Music can be powerful, but we overstate it’s impact on ‘young minds’. The truth is twofold and there’s proof. Firstly our obsession with cartoon violence in hip hop is no different to our obsession with cartoon violence in movies. The Taken movie series is popular because of the operatic gun fights; where men with guns pop up on screen and disappear in a hail of bullets. It’s not popular because it documents the impact of the death of each and every goon. How the deceased’s family are affected by a lack of income. How a child is now missing a father. It doesn’t even really document sexual slavery. It creates a world similar to our own and uses it as a playground. Not even the mighty Giggs could murder so many as he describes on his records and not spend the rest of his life in jail. It’s make believe and we know that.

As for proof, if So Solid were corrupting people with songs about gun crime and drugs; why wasn’t everyone brainwashed when they dropped their ‘2nd Verse‘ album? The album was full of positivity and focused on the harsh realities of what they portrayed. But that’s not what people want from So Solid or anyone in that position. It’s escapism. The same way kids from poor, crime ridden areas with little opportunity are drawn to music that focuses on the gains of that lifestyle; is the same way kids privileged enough not to live in these areas are drawn to music that depicts the realities of a world they’ll never experience. Experiencing another world. Escapism.

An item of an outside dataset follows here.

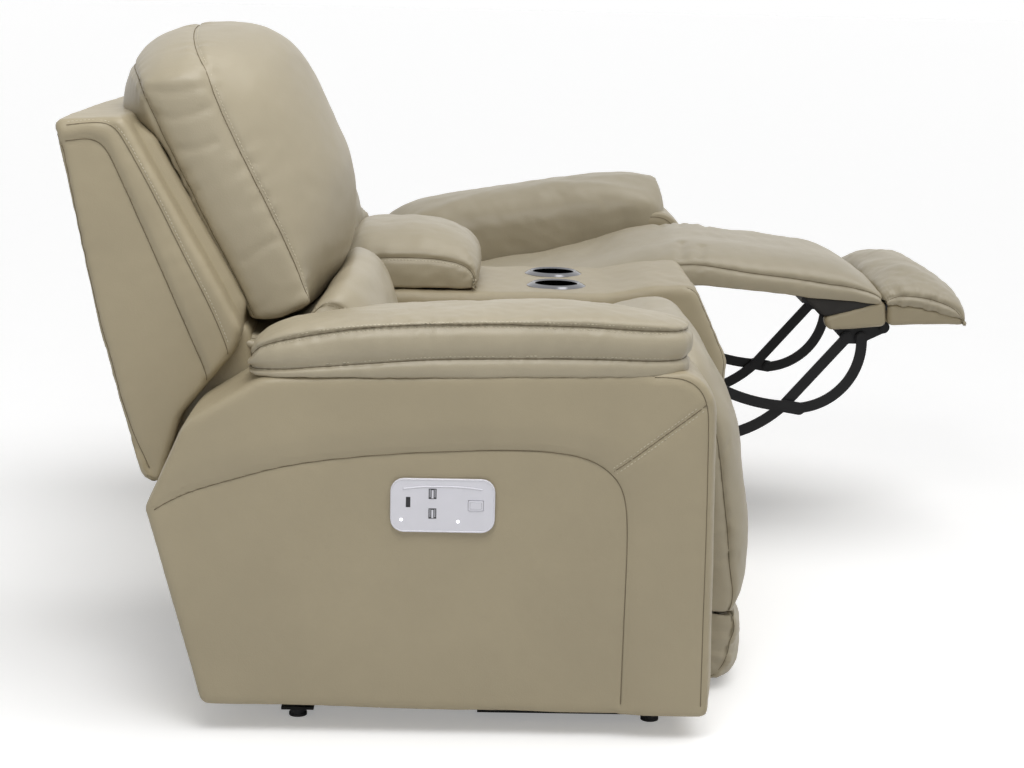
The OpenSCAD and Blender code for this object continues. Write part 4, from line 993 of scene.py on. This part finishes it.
def power_panel(side):
    for name, body, width in (("power_panel", "seat", 0.0014), ("seat_button", "button", 0.0009)):
        o = node_copy(f"{side}_{name}", f"{side}_{name}_gloss", WHITE)
        m = o.modifiers.new("weld", "WELD")
        m.merge_threshold = 0.00002
        m = o.modifiers.new("bevel", "BEVEL")
        m.width, m.segments, m.limit_method, m.angle_limit = width, 3, "ANGLE", math.radians(40)
        applied(o)
        o.data.shade_smooth()
        o.modifiers.new("normals", "WEIGHTED_NORMAL")
        applied(o)
        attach(o, f"{side}_{body}")
        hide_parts(f"{side}_{name}")

    def add(o, body="seat"):
        dress([o], side, body)

    # Charging sockets: dark boxes of painted shade in their mouths, with metal sides and a tongue
    # in the two wide ones
    for u, z, w, h in SOCKETS:
        low, high = z - h / 2, z + h / 2
        add(cuboid("socket_mouth_shade", (952.5, u - w / 2, low), (954.3, u + w / 2, high), DARK))
        if w > 8:
            for v in (u - 3.6, u + 3.6):
                add(cuboid("socket_side", (953, v - 0.9, low + 2.4), (954.7, v + 0.9, high - 1),
                           GREY))
            add(cuboid("socket_tongue", (953, u - 1.5, low + 1), (954.9, u + 1.5, high - 2),
                       WHITE))
    # Two indicator lights, the raised ridge near the top edge and the rim
    t = around(24)
    for u, z in LIGHTS:
        rings = [at(x, np.stack([u + r * np.cos(t), z + r * np.sin(t)], 1))
                 for x, r in ((952, 2.3), (954.2, 2.3), (954.8, 1.6), (955, 0.4))]
        add(loft("indicator", rings, LIGHT))
    add(rod("panel_ridge", at(954.0, spline(RIDGE, 8)), 0.0011, WHITE))
    add(rod("panel_rim", at(953.6, rounded(RIM, 10)), 0.0012, WHITE, closed=True))
    # Shaded border pressed into the button face
    border = at(955.5, rounded(BUTTON, 4))
    add(rod("button_line", border, 0.0003, GREY, 6, closed=True), body="button")


# ---- frame parts
def finish_nodes():
    """Materials of the parts that stay as the source has them."""
    for material, names in (
            (STEEL, "base_frame glide_rails lid_hinge lid_leaf carriage side_plates seat_springs "
                    "drive_motor link_a link_b link_c link_d"),
            (PLY, "console_frame lid_board seat_frame arm_frame back_frame"),
            (DARK, "floor_feet power_supply console_bin drive_nut"), (CHROME, "cup_holders")):
        for name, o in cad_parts.items():
            if name.removeprefix("right_").removeprefix("left_") in names.split():
                paint(o, material)


# ---- room
FLOOR_GLOW, SKY_LIGHT, SKY_SEEN = 0.3, 0.22, 1.0
SUN_POWER, SUN_WIDTH, SUN_AHEAD = 1.6, 56, (0.05, 0.36, -1)
LAMP_POWER, LAMP_SIZE, LAMP_AT, LAMP_AHEAD = 18, 1.2, (-1.9, 0.4, 2.1), (1.25, 0.15, -1.1)


def lit(name, kind, power, at_point, ahead):
    """A light that shines along a direction."""
    lamp = bpy.data.lights.new(name, kind)
    lamp.energy = power
    o = bpy.data.objects.new(name, lamp)
    o.location, o.rotation_euler = at_point, Vector(ahead).to_track_quat("-Z", "Y").to_euler()
    bpy.context.scene.collection.objects.link(o)
    return o


def room():
    """White studio: a floor, a wide sun, a lamp at the side and an even sky."""
    scene = bpy.context.scene
    floor_mat, tree, n = shader("floor", (0.9, 0.9, 0.9), 0.6,
                                **{"Specular IOR Level": 0.1, "Emission Color": (1, 1, 1, 1)})
    fine = ramp(tree, noise(tree, 6.0).outputs["Fac"], (0.895, 0.895, 0.895), (0.905, 0.905, 0.905))
    tree.links.new(fine, n.inputs["Base Color"])
    # The camera sees the floor a little lighter, as the white ground of a studio
    seen, seen_light = tree.nodes.new("ShaderNodeLightPath"), node(tree, "ShaderNodeMath")
    seen_light.operation = "MULTIPLY"
    seen_light.inputs[1].default_value = FLOOR_GLOW
    tree.links.new(seen.outputs["Is Camera Ray"], seen_light.inputs[0])
    tree.links.new(seen_light.outputs["Value"], n.inputs["Emission Strength"])
    floor = make("floor", [(-60, -60, 0), (60, -60, 0), (60, 60, 0), (-60, 60, 0)],
                 [(0, 1, 2, 3)], floor_mat, smooth=False)
    key = lit("key", "SUN", SUN_POWER, (0, 0, 4), SUN_AHEAD)
    key.data.angle = math.radians(SUN_WIDTH)
    soft_side = lit("side", "AREA", LAMP_POWER, LAMP_AT, LAMP_AHEAD)
    soft_side.data.shape, soft_side.data.size = "DISK", LAMP_SIZE
    # The sky lights softly, and camera, glossy and clear rays see it white
    world = bpy.data.worlds.new("studio")
    scene.world = world
    world.use_nodes = True
    t = world.node_tree
    t.nodes.clear()
    out, mix = t.nodes.new("ShaderNodeOutputWorld"), t.nodes.new("ShaderNodeMixShader")
    soft, white = (node(t, "ShaderNodeBackground", Color=(1, 1, 1, 1), Strength=strength)
                   for strength in (SKY_LIGHT, SKY_SEEN))
    path = t.nodes.new("ShaderNodeLightPath")
    bright = path.outputs["Is Camera Ray"]
    for ray in ("Is Glossy Ray", "Is Transmission Ray"):
        either = t.nodes.new("ShaderNodeMath")
        either.operation = "MAXIMUM"
        t.links.new(bright, either.inputs[0])
        t.links.new(path.outputs[ray], either.inputs[1])
        bright = either.outputs["Value"]
    t.links.new(bright, mix.inputs["Fac"])
    t.links.new(soft.outputs["Background"], mix.inputs[1])
    t.links.new(white.outputs["Background"], mix.inputs[2])
    t.links.new(mix.outputs["Shader"], out.inputs["Surface"])
    scene.view_settings.view_transform = "Standard"


# The photo's camera as it was solved: place in metres, lens for a 36 mm sensor, and its turn, its
# tilt down and its roll in radians
CAMERA_AT, LENS = (-3.85, MIDDLE / 1000, 1.1365), 71.23
TURN, DOWN, ROLL = 0.0212189, 0.200346, 0.0218633


def camera():
    f = Vector((math.cos(DOWN) * math.cos(TURN), -math.cos(DOWN) * math.sin(TURN), -math.sin(DOWN)))
    r = f.cross(Vector((0, 0, 1))).normalized()
    d = f.cross(r)
    x = r * math.cos(ROLL) - d * math.sin(ROLL)
    y = -(r * math.sin(ROLL) + d * math.cos(ROLL))
    data = bpy.data.cameras.new("camera")
    data.lens, data.sensor_width = LENS, 36
    o = bpy.data.objects.new("camera", data)
    bpy.context.scene.collection.objects.link(o)
    o.matrix_world = Matrix([(*row, at_point) for row, at_point in zip(zip(x, y, -f), CAMERA_AT)]
                            + [(0, 0, 0, 1)])
    bpy.context.scene.camera = o


for side in ("right", "left"):
    for piece in (arm_body, arm_pad, back_body, head_pillow, lumbar_pad, chaise, flip_pad,
                  power_panel):
        piece(side)
console_body()
console_lid()
finish_nodes()
room()
camera()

Since 2014 the highest grossing films have all had high death tolls and naturally haven’t addressed the impact of death. Every time Captain America hits someone we see them fall over. What we don’t see it the guaranteed death 0r in the very least severe brain damage. Because that’s not what the film’s about. And that’s not what road rap is about.

More than anything if the music was so corrupting, then surely everyone who purchased the albums and went to the shows would be criminals. And yes rappers like Giggs do have a history with violence, but music has changed that.  And for every Giggs there’s 5 Yungen’s who create similar music in hopes of achieving the same level of success. It isn’t an endorsement of the lifestyle, as much as it is playing to the crowd. You can hear this in the sound changing from 50 Cents New York hip hop, to Rick Ross’s trap and Drake’s moody r&b.

So if tomorrow the next big rapper begins rapping about cuddling puppies, you can guarantee within the month a new wave will emerge of rappers talking about animal care. A lot of rap is about people telling stories, but a larger part is simply selling success through entertainemnt. Therefore a rapper rapping about violence isn’t necessarily committing or endorsing it, and the people listening to it aren’t either.